Peloton

Peloton CEO Barry McCarthy to Step Down Amid Fresh Layoffs Fitness-equipment company to cut 15% of staff, war

Author: Editors Desk Source: WSJ:
May 2, 2024 at 10:31
Peloton CEO Barry McCarthy PHOTO: BRENDAN MCDERMID/REUTERS
Peloton CEO Barry McCarthy PHOTO: BRENDAN MCDERMID/REUTERS

Fitness-equipment company to cut 15% of staff, warns of lower demand

Peloton Interactive PTON -11.18%decrease; red down pointing triangle said that Barry McCarthy is stepping down as chief executive and that the company will reduce its global workforce by 15%, or about 400 employees.

McCarthy, a former Netflix and Spotify executive, joined the struggling maker of fitness equipment two years ago and had tried to revamp it into a subscription business. He slashed thousands of jobs to stem losses.

It hasn’t been enough. The company is still losing money, straining to find new subscribers and staring up at a hefty pile of debt.

“I once described turnarounds as a full contact sport; intellectually challenging, emotionally draining, physically exhausting, and all consuming,” McCarthy wrote in a memo to staff. “From where I sit today, that pretty much summarizes my experience these last two years.”

His exit leaves the company searching for a new leader as it undergoes another restructuring. The company has warned of cash-flow issues and continued losses amid a decline in paying subscribers and an equipment recall that dented profits.

Peloton is up against looming debt maturities, including $1 billion in convertible notes and a $700 million term loan, which the company must address in the near term. Peloton said Thursday it is actively working with its financial advisers on a refinancing strategy.

The company had about $800 million of cash reserves as of March.

The board’s chair, Karen Boone, and fellow director Chris Bruzzo will take over as interim co-CEOs. Another director, Jay Hoag, the founder of venture-capital firm TCV, one of Peloton’s biggest investors, has been named the board’s next chair.
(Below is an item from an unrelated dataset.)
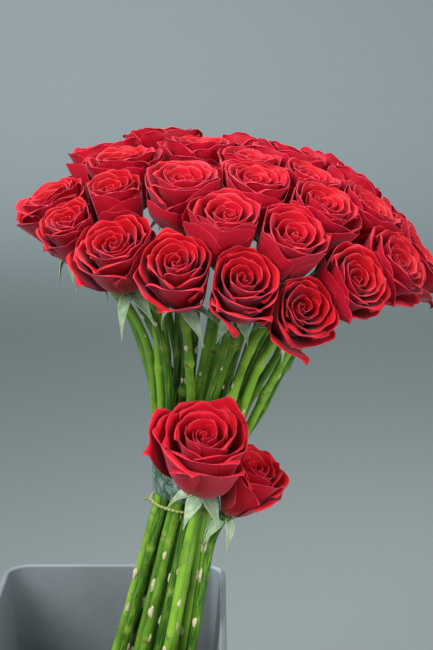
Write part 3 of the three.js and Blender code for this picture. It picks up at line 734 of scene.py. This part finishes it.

McCarthy, 70 years old, will remain an adviser to the company through the end of the year.

The company said Thursday that it would continue to reduce its retail-showroom footprint as part of its restructuring program aimed at reducing annual expenses by more than $200 million.

Shares fell about 2% to $3.15 in early Thursday trading. The stock, which hit a high above $160 in late 2020, has tumbled after the pandemic boom in at-home workouts faded and as people returned to gyms.

McCarthy replaced Peloton co-founder John Foley in 2022 as Peloton’s boom and bust left shareholders with deep losses. He sold off manufacturing units and started selling its bikes on Amazon and at retailers like Dick’s Sporting Goods.

McCarthy aimed to create a business model driven by subscriptions that was less reliant on equipment sales. But the company in February said it would gain few paying connected-fitness subscribers this fiscal year, which ends in June.

Foley’s departure came as activist Blackwells Capital was pushing the board in early 2022 to fire the co-founder and pursue a sale. Suitors including Amazon circled the company around the time, but the talks never resulted in a deal. Foley owned a special class of shares that gave him control of 17% of the shareholder vote, according to the latest proxy filing.

Blackwells in September wrote privately to Peloton’s board again—saying that it believed top leadership had taken the company to “astonishing new lows,” according to a letter reviewed by The Wall Street Journal that hasn’t previously been reported. Then, in February, Blackwells sent another letter to the board calling for McCarthy’s ouster and for the company to sell itself to a strategic acquirer.

“We question why this Board continues to allow him to run Peloton into the ground,” Blackwells’s letter to Peloton’s board, dated Feb. 1, says.

Peloton didn’t immediately respond to requests for comment about Blackwells’s letters.

Peloton has had several rounds of layoffs as the company tried to adjust to falling demand for its equipment. The company, which had more than 8,000 employees in 2021, had around 3,500 global employees as of June 2023.

“Hard as the decision has been to make additional headcount cuts, Peloton simply had no other way to bring its spending in line with its revenue,” McCarthy wrote in his memo.

On Thursday, Peloton said it was trimming its full-year outlook for both revenue and paid fitness subscriptions by about 1% based on flagging hardware demand, calling the current quarter its “most challenging quarter to grow” as the weather warms.

In its latest completed quarter, Peloton’s revenue slid 4% to $717.7 million.

Membership declined by about 1% during the March quarter. Peloton ended the first three months of the year with 3.06 million paid subscribers.